En effet, la toute première série de photographies que Robert Heinecken produisit fut un portfolio intitulé Are you Rea, série de rayogrammes de pages de magazines de toutes provenances sur du papier photosensible noir et blanc. Les images ainsi produites donnaient à voir les deux côtés d’une page de magazine, comme si elle était tenue à la lumière et examinée par transparence, image chimérique compliquée dans sa lecture par le fait qu’elle soit négative et brouillée par endroit par manque d’adhésion entre la page du magazine et le papier photogaphique, par ailleurs le grain et la trame des deux côtés de la page du magazine se mêlant pour créer des effets de moirages. Le monde vernaculaire des images ressassées de magazines se trouve, par la plus élémentaire des transformations, enchanté, peut-être pas, mais défiguré, cela certainement, confinant ces images génériques à l’étrangeté du familier, unheimlich.
Une vingtaine d’années plus tard, Robert Heinecken revisita le principe de ces images happées au réel sous un angle improbable, cette fois-ci en cibachrome, dans une série intitulée Recto/verso, ce qui donna des images désormais positives - mais toujours habitées par la même étrangeté. Avec les images positives, Robert Heinecken se concentra davantage sur la juxtaposition du sens - et en couleurs, ce qui permettait notamment de rapprocher ces nouvelles images de leur apparence initiale.
Par la suite Robert Heinecken enrichit le propos de ces images hybrides en froissant les pages et les moulant en des constructions tri-dimensionnelles fragiles.

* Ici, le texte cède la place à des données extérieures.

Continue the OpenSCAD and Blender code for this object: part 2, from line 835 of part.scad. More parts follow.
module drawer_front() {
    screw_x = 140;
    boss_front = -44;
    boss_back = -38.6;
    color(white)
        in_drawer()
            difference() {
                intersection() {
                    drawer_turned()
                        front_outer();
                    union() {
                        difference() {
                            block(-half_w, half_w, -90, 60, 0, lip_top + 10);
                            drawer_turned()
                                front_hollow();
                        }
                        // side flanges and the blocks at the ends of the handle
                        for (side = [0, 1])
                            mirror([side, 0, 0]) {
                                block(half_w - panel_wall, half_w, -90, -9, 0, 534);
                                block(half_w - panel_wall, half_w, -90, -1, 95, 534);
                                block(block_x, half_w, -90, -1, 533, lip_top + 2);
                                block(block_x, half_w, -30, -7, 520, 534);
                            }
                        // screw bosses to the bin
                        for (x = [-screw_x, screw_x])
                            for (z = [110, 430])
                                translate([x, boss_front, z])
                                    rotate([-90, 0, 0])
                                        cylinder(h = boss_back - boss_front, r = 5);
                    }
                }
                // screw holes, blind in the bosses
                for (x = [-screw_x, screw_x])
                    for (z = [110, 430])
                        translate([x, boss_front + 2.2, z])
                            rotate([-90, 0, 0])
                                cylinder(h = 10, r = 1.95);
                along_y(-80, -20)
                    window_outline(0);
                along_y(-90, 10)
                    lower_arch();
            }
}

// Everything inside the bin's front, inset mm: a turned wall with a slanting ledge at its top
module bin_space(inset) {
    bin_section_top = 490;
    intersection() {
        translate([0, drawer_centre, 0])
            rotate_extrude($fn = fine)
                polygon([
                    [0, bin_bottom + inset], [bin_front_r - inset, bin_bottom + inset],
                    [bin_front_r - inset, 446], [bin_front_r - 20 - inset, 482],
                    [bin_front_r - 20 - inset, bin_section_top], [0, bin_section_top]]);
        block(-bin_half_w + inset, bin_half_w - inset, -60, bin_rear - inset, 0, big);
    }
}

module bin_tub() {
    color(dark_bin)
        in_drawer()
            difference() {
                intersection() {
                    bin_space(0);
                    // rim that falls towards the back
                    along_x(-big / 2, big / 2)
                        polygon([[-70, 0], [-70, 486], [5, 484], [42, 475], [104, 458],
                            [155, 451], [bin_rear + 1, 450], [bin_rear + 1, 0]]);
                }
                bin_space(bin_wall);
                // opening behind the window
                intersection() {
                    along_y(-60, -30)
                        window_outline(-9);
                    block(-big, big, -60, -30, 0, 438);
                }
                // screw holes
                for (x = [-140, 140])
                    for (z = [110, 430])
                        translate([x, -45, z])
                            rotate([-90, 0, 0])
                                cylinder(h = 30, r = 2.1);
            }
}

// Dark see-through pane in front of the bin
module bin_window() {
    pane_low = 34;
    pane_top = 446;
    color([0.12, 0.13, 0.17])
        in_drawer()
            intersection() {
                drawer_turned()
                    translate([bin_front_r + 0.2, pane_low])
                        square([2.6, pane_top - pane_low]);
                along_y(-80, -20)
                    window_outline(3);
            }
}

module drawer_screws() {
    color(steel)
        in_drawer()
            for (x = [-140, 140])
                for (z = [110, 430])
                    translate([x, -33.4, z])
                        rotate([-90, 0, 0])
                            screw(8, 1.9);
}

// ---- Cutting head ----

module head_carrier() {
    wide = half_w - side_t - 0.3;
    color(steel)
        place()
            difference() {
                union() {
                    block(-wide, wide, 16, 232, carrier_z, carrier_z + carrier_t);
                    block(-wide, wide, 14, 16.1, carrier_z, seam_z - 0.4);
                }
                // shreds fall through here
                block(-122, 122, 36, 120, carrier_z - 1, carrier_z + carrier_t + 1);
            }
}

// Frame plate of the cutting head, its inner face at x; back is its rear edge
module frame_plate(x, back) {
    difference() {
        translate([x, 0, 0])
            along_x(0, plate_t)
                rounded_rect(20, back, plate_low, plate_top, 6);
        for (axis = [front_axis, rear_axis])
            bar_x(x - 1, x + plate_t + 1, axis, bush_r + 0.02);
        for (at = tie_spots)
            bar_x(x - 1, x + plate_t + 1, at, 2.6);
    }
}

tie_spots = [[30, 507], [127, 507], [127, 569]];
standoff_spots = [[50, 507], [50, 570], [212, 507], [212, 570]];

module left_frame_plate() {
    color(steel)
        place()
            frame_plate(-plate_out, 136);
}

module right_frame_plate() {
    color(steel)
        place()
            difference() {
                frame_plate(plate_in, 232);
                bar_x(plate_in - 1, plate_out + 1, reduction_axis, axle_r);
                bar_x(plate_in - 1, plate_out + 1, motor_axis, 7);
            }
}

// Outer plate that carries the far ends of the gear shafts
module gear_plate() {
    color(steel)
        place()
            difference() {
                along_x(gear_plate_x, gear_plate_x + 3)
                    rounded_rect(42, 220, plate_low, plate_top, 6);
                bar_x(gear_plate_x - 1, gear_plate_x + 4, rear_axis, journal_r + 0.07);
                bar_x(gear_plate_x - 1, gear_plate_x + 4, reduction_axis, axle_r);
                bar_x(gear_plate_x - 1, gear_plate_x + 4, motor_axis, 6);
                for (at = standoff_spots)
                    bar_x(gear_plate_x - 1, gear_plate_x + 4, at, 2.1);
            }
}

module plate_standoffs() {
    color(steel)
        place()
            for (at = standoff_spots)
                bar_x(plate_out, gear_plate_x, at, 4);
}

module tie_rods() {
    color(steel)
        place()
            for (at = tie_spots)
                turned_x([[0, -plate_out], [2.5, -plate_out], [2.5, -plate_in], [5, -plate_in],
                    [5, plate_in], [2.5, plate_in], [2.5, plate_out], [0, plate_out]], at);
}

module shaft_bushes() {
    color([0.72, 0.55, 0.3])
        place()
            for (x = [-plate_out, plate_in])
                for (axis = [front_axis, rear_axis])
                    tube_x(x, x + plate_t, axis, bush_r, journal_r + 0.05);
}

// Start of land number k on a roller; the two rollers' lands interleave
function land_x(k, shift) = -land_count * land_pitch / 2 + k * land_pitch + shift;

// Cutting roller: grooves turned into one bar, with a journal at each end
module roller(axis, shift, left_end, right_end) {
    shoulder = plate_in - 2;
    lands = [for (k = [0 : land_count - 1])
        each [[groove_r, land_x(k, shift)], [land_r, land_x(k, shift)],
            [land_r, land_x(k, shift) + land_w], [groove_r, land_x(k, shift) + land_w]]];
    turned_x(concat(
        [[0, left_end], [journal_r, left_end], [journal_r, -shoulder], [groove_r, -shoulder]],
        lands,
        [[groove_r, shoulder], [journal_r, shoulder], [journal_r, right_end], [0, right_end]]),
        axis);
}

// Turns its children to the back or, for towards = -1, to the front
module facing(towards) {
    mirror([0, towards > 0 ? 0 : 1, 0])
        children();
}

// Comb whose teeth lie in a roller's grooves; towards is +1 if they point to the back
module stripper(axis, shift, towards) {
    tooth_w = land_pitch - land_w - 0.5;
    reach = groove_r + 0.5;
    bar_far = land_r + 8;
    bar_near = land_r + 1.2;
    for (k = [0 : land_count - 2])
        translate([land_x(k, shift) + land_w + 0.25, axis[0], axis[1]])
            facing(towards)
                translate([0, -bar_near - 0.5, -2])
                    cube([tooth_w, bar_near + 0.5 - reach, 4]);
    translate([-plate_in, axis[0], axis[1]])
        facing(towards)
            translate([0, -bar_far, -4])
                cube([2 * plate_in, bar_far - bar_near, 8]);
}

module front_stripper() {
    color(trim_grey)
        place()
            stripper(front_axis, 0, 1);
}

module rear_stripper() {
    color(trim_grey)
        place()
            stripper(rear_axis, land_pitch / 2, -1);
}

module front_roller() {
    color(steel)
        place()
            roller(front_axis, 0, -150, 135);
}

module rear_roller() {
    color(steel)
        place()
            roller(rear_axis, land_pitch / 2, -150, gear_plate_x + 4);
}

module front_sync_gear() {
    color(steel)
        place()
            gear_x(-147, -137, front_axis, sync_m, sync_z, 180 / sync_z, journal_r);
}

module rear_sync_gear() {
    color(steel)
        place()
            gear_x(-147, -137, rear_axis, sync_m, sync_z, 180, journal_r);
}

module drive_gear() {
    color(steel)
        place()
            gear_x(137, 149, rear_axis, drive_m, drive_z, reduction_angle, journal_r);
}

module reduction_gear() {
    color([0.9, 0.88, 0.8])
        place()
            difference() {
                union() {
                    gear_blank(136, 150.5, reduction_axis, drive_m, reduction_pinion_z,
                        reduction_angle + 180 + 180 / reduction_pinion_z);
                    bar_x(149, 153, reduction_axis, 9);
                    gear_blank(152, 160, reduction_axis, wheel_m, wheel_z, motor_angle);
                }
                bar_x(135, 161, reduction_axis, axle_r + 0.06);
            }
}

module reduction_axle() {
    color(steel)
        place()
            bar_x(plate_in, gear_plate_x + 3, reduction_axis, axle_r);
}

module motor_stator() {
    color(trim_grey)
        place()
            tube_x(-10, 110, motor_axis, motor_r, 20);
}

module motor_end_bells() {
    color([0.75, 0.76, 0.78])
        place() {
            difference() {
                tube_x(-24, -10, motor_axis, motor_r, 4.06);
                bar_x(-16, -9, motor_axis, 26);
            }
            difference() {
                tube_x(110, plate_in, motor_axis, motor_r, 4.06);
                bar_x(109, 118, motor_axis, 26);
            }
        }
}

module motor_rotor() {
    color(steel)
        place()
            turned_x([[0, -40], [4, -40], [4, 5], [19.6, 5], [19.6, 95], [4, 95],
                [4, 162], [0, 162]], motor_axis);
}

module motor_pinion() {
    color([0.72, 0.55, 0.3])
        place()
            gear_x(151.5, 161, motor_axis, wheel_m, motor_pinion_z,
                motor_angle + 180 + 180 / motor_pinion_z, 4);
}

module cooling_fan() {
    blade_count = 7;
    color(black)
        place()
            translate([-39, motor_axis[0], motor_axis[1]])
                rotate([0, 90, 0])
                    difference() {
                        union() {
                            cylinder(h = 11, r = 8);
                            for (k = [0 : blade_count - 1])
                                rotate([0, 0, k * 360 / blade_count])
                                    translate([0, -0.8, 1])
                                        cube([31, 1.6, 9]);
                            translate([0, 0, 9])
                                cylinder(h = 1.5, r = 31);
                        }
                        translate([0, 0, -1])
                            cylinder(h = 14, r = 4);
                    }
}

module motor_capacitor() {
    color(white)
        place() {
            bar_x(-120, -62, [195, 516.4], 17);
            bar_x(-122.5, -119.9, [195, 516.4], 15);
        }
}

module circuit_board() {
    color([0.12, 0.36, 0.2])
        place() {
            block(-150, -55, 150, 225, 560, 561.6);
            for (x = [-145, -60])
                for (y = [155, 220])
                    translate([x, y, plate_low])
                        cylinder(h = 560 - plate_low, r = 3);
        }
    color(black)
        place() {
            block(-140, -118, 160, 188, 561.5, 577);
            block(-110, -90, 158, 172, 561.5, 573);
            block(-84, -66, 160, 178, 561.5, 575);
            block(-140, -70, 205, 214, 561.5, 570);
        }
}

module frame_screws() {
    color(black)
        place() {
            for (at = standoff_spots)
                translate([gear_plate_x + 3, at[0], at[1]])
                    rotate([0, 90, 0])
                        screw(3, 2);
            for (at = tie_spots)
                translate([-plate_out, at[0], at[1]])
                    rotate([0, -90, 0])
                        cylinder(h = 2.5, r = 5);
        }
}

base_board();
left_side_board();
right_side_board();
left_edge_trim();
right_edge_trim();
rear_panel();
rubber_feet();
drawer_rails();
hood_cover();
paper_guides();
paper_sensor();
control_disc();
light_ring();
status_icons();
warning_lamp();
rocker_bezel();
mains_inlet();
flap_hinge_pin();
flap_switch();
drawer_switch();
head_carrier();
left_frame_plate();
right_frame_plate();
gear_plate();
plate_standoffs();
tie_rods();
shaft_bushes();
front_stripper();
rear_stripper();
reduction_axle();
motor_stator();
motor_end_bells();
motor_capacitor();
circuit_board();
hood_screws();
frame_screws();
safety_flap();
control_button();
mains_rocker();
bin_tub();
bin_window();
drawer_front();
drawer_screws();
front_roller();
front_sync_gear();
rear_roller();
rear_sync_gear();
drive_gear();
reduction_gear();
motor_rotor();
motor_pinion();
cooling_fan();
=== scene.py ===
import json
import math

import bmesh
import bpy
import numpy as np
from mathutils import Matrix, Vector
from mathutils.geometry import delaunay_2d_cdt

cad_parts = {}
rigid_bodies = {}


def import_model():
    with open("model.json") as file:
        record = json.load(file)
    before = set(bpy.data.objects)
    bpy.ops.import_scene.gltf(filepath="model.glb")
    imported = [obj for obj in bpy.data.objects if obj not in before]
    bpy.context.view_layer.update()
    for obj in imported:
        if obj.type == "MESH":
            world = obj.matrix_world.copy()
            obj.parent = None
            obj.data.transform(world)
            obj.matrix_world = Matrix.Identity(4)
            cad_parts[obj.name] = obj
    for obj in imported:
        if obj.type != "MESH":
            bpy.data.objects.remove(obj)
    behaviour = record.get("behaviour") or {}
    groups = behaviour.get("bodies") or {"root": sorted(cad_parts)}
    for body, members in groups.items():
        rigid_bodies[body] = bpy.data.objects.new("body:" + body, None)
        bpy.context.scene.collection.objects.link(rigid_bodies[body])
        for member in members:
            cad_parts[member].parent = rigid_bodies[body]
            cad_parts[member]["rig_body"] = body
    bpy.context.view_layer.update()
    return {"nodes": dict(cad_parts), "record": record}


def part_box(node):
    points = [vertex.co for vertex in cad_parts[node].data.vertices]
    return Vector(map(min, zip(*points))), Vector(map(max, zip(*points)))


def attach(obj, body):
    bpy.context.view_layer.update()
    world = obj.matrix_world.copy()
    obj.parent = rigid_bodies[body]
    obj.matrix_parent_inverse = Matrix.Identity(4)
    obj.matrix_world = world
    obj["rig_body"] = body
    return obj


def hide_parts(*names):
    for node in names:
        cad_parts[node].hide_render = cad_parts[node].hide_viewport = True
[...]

Dans l’intervalle qui sépare les portfolios de Are you Rea et Recto/verso, Robert Heinecken n’a pas cessé de travailler à partir de l’image imprimée, en la détournant sans cesse de ses objectifs premiers, la moquant, donnant à voir sa supercherie apprêtée, et plus généralement, en lui faisant dire plus ou moins le contraire de ce qu’elle était destinée à signifier, montrer son pouvoir dangereusement fascinant et totalitaire - il est à noter ici qu’une décennie pleine sépare les premiers travaux parodiques de Robert Heinecken (1967) mettant au jour la dictature de l’image et l’essai pourtant adventice de Susan Sontag, De la photographie (1977), première intuition d’une société soumise à la fascination de l’image photographique et également celui, plus intimiste, mais cependant préoccupé par cet étrange pouvoir de la photographie, de La Chambre claire de Roland Barthes (1980).
Par exemple il détourna un stock entier de magazines avant qu’ils ne rejoignent les kiosques ou les boîtes aux lettres de leurs abonnés et imprima en sérigraphie sur une des doubles pages prises au hasard de chacun de ces magazines, l’image terrifiante d’un soldat nord-vietnamien brandissant deux têtes décapitées telles des trophées, puis il reconditionna les magazines et les rendit subrepticement à leur distributeur qui de fait les fit parvenir aux kiosques et aux abonnés, manière de rappeler aux lecteurs de ces magazines, de mode et de loisir, que la guerre du Viet-Nam battait son plein pendant leurs loisirs.
A partir de pages de catalogues de vente par correspondance, il fit nombre de reproductions à l’aide d’un polaroid SX70, puis il rédigea à ces images faussement candides des légendes tout aussi trompeuses, en associant au mensonge de l’image celui du texte, il créa des séries étonnamment authentiques en dépit de leur mensonge patent. Avec une incroyable économie de moyens, Robert Heinecken, n’a cessé de tromper son monde, puis en rendant ses artifices visibles de montrer combien les images photographiques sont mensongères, et à la solde de ceux qui les produisent.
La ruse des feuilles de magazines découpées pour matelasser ces brodequins de pilote aura donc fonctionné longtemps.